連合国暫定当局(CPA)統治下の管理不備で大量の石油が密輸されたことが明らかとなり、IAMBは統治を引き継いだイラク暫定政権に、石油生産量の計測徹底などを求めた。
 報告書は米大手会計事務所のKPMGに依頼して作成した。CPA統治下で成立した石油事業を巡る契約のうち「6件は正当な手続きを経ず、4件は競争入札なしで認可された」などと具体的な事実を挙げ、混乱の中で数十億ドル規模の石油収入が管理漏れした構図を浮き彫りにしている。

 当の問題の構図に戻る。1兆円近いオイル・マネーはどこに消えたのか? CNNの示唆では幽霊職員ということになっている。

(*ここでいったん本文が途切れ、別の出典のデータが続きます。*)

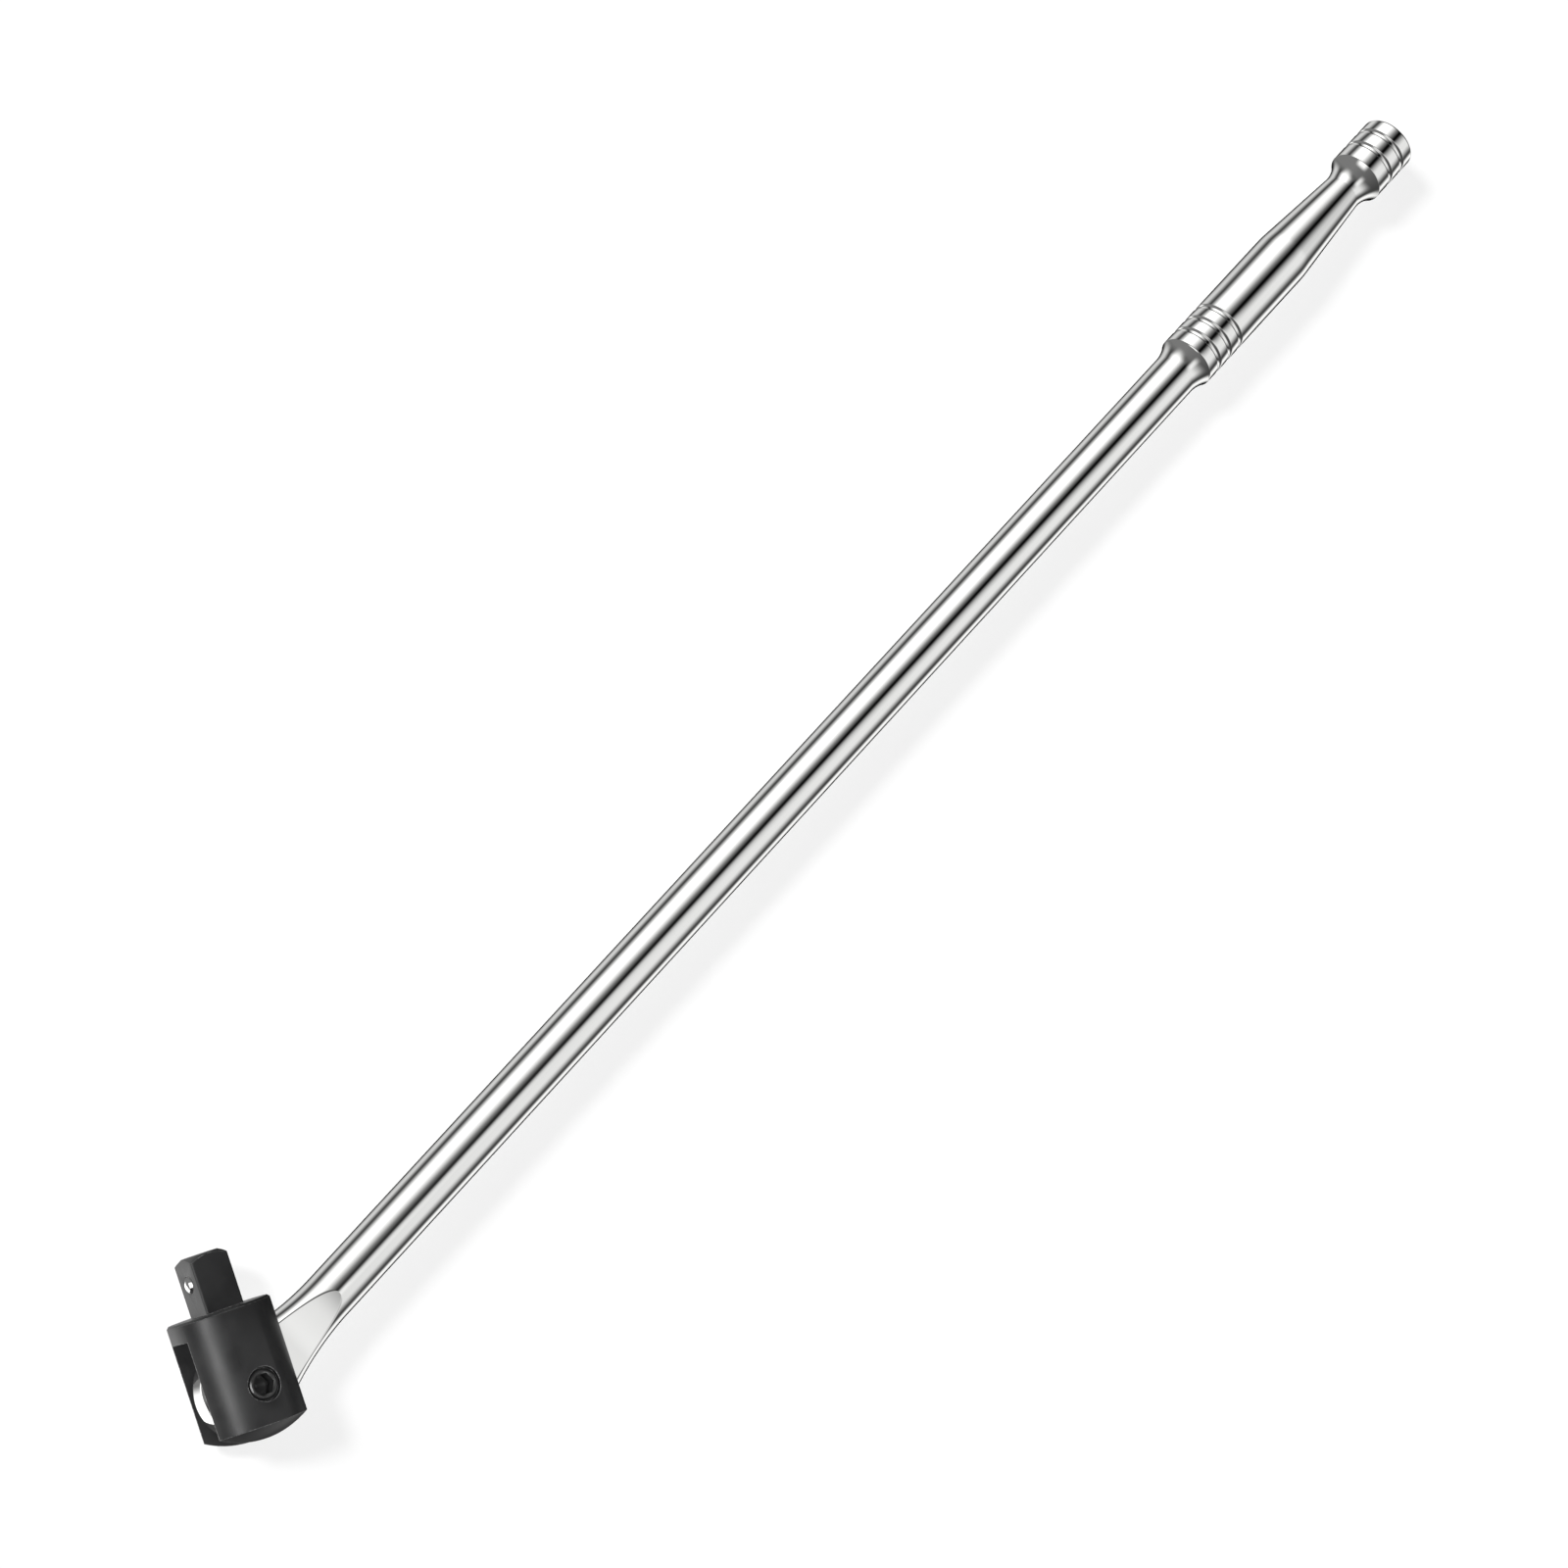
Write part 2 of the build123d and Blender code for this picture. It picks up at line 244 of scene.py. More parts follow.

また、このニュースの欧米での広がりは端的にCPAのボスであるブレマーへのバッシングになっており、ブレマー自身も混乱していてわかんねーよという開き直ったコメントを出している。確かにブレマーがどの程度関与しているのかということが問題ではある。
 だが、幽霊職員への不正が賄賂というのならカネがでかすぎる。当然ながら、IAMB報告のように、石油の密輸に関わっていると見るべきだろう。とすると、その密輸が、フセイン政府崩壊後、即座にCPA下で出来たのかというと、私としては、その陰謀説は考えにくいと思う。この不正は巨大なビジネスなのだし、ビジネスには相応の組織性なりが必要になる。
 先のCNNのニュースに戻るが、そももそもこのマネーの出所は、れいの石油食糧プログラムであった。

CPAは03年10月から04年6月にかけ、国連の食料石油交換計画からの資金や旧政権から押収した資産など88億ドルを、復興事業の運営費や人件費、設備投資などに使ったとされる。

 なにも陰謀論を展開したいわけでもないが、妥当に考えて、このリソースはこの構造ともにごそっとCPAに表向き動いただけで、中では、その不正システムが止まっていないか、あるいはそれなりに稼働していたと見るべきなのではないだろうか。こう推理することはそれほど陰謀論でもないと思うのだが。
 この問題に関連してもう一つ気になる問題がある。端的に言って、現状はどうか? この不正のシステムは改善されているのか。当たり前だが、この不正のシステムに米国がまったく汚れていないわけもない。現状イラクに主権は戻り、また、大筋で石油歳入権もイラクに戻っている。しかし、現在の暫定政権が米国から独立してこの巨大な金の鶏を管理できるわけもない。それでも米国の議会鑑査が入り、過去の問題を暴露している以上、いわゆる不正という構図ではなくなってはいるのだろう。
 それにしても、まだ、根の深い問題だし、意外に難解なネタだなと思う。